(Parts and joints as JSON)
◆ ◆ ◆ ◆ ◆ ◆ ◆
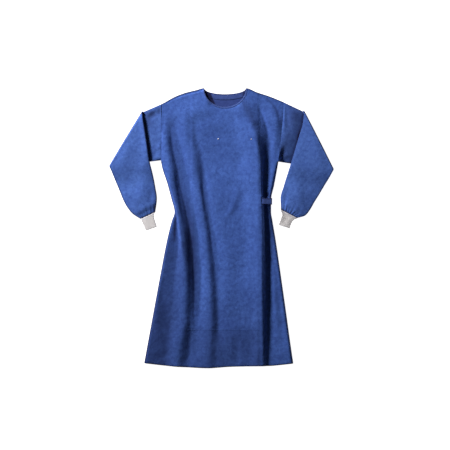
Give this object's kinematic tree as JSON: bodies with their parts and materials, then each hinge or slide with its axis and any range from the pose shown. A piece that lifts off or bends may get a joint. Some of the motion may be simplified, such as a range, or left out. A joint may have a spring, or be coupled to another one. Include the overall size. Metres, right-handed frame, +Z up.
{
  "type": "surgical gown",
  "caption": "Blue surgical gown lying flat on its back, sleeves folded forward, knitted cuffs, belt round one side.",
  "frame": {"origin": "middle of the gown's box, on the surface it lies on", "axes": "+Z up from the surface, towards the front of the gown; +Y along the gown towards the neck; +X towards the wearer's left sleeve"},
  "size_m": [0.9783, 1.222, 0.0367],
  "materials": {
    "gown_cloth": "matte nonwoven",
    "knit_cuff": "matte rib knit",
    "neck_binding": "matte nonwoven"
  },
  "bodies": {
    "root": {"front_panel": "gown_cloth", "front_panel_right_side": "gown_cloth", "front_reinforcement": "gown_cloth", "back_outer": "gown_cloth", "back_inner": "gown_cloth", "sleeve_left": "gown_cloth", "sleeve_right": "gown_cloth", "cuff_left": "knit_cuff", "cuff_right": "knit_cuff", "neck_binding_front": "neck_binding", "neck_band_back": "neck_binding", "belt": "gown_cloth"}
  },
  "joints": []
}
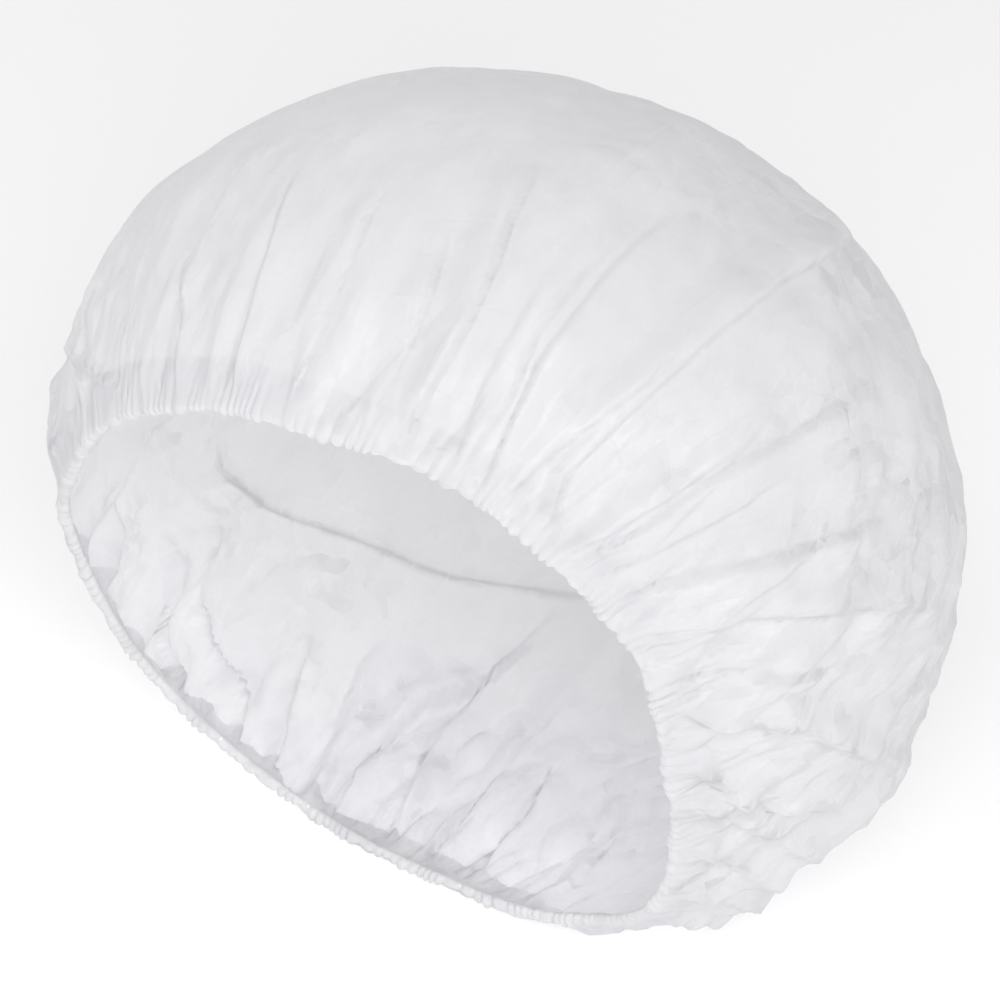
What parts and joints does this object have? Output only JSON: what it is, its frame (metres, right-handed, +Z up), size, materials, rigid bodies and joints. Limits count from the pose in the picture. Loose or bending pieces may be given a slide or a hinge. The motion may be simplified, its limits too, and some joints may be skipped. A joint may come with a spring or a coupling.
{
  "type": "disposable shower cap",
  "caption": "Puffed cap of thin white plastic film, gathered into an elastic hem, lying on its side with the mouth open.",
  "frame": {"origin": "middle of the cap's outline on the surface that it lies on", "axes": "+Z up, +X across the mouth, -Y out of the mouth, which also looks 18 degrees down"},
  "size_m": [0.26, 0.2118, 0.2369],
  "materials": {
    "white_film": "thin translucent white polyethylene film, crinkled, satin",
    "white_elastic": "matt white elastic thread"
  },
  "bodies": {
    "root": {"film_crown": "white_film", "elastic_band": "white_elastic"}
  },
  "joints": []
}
◆ ◆ ◆ ◆ ◆ ◆ ◆
# SET PROBLEM
Hand back the material above in full, exactly as written.

# REPLY
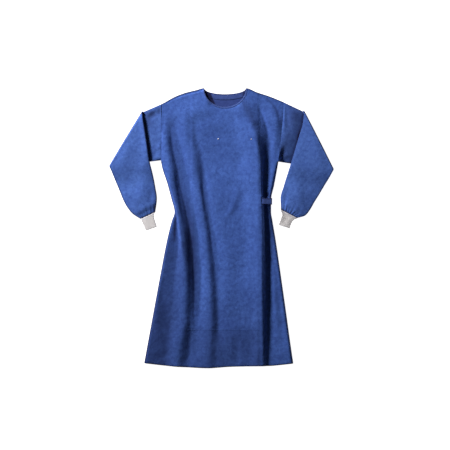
Give this object's kinematic tree as JSON: bodies with their parts and materials, then each hinge or slide with its axis and any range from the pose shown. A piece that lifts off or bends may get a joint. Some of the motion may be simplified, such as a range, or left out. A joint may have a spring, or be coupled to another one. Include the overall size. Metres, right-handed frame, +Z up.
{
  "type": "surgical gown",
  "caption": "Blue surgical gown lying flat on its back, sleeves folded forward, knitted cuffs, belt round one side.",
  "frame": {"origin": "middle of the gown's box, on the surface it lies on", "axes": "+Z up from the surface, towards the front of the gown; +Y along the gown towards the neck; +X towards the wearer's left sleeve"},
  "size_m": [0.9783, 1.222, 0.0367],
  "materials": {
    "gown_cloth": "matte nonwoven",
    "knit_cuff": "matte rib knit",
    "neck_binding": "matte nonwoven"
  },
  "bodies": {
    "root": {"front_panel": "gown_cloth", "front_panel_right_side": "gown_cloth", "front_reinforcement": "gown_cloth", "back_outer": "gown_cloth", "back_inner": "gown_cloth", "sleeve_left": "gown_cloth", "sleeve_right": "gown_cloth", "cuff_left": "knit_cuff", "cuff_right": "knit_cuff", "neck_binding_front": "neck_binding", "neck_band_back": "neck_binding", "belt": "gown_cloth"}
  },
  "joints": []
}
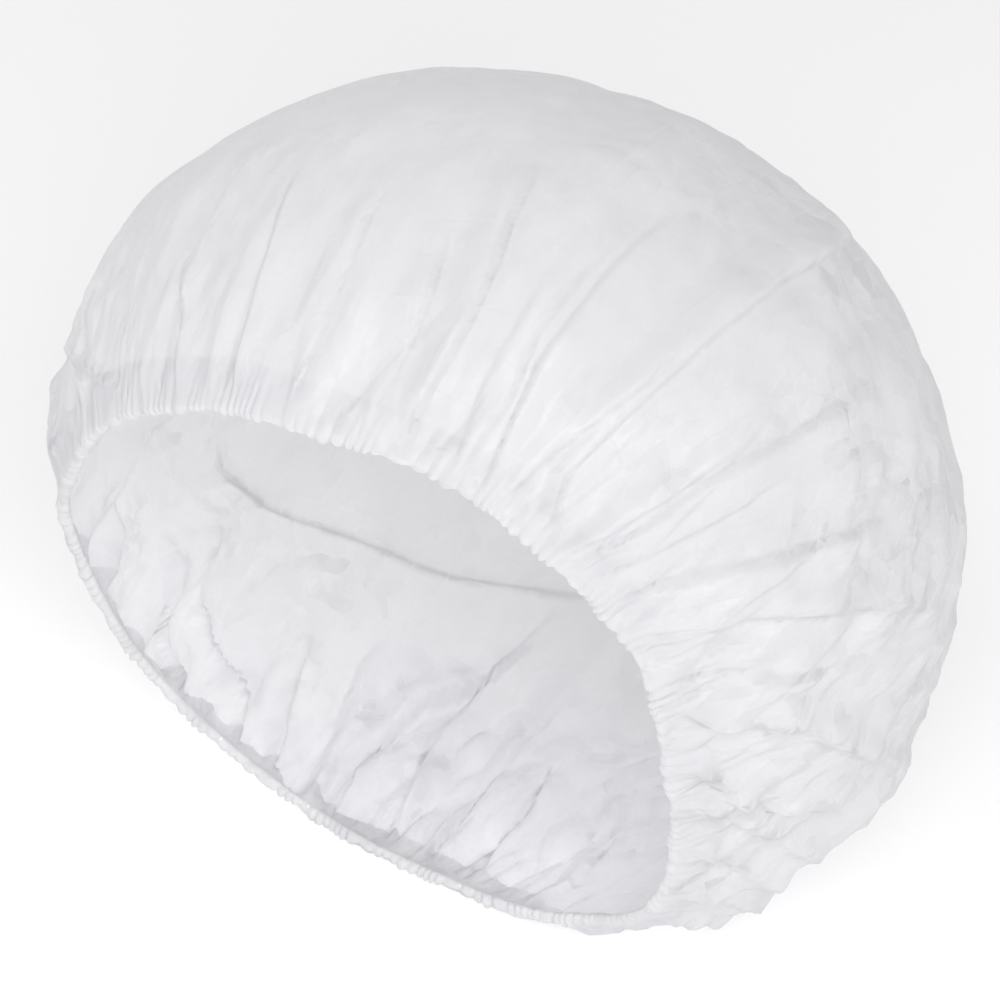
What parts and joints does this object have? Output only JSON: what it is, its frame (metres, right-handed, +Z up), size, materials, rigid bodies and joints. Limits count from the pose in the picture. Loose or bending pieces may be given a slide or a hinge. The motion may be simplified, its limits too, and some joints may be skipped. A joint may come with a spring or a coupling.
{
  "type": "disposable shower cap",
  "caption": "Puffed cap of thin white plastic film, gathered into an elastic hem, lying on its side with the mouth open.",
  "frame": {"origin": "middle of the cap's outline on the surface that it lies on", "axes": "+Z up, +X across the mouth, -Y out of the mouth, which also looks 18 degrees down"},
  "size_m": [0.26, 0.2118, 0.2369],
  "materials": {
    "white_film": "thin translucent white polyethylene film, crinkled, satin",
    "white_elastic": "matt white elastic thread"
  },
  "bodies": {
    "root": {"film_crown": "white_film", "elastic_band": "white_elastic"}
  },
  "joints": []
}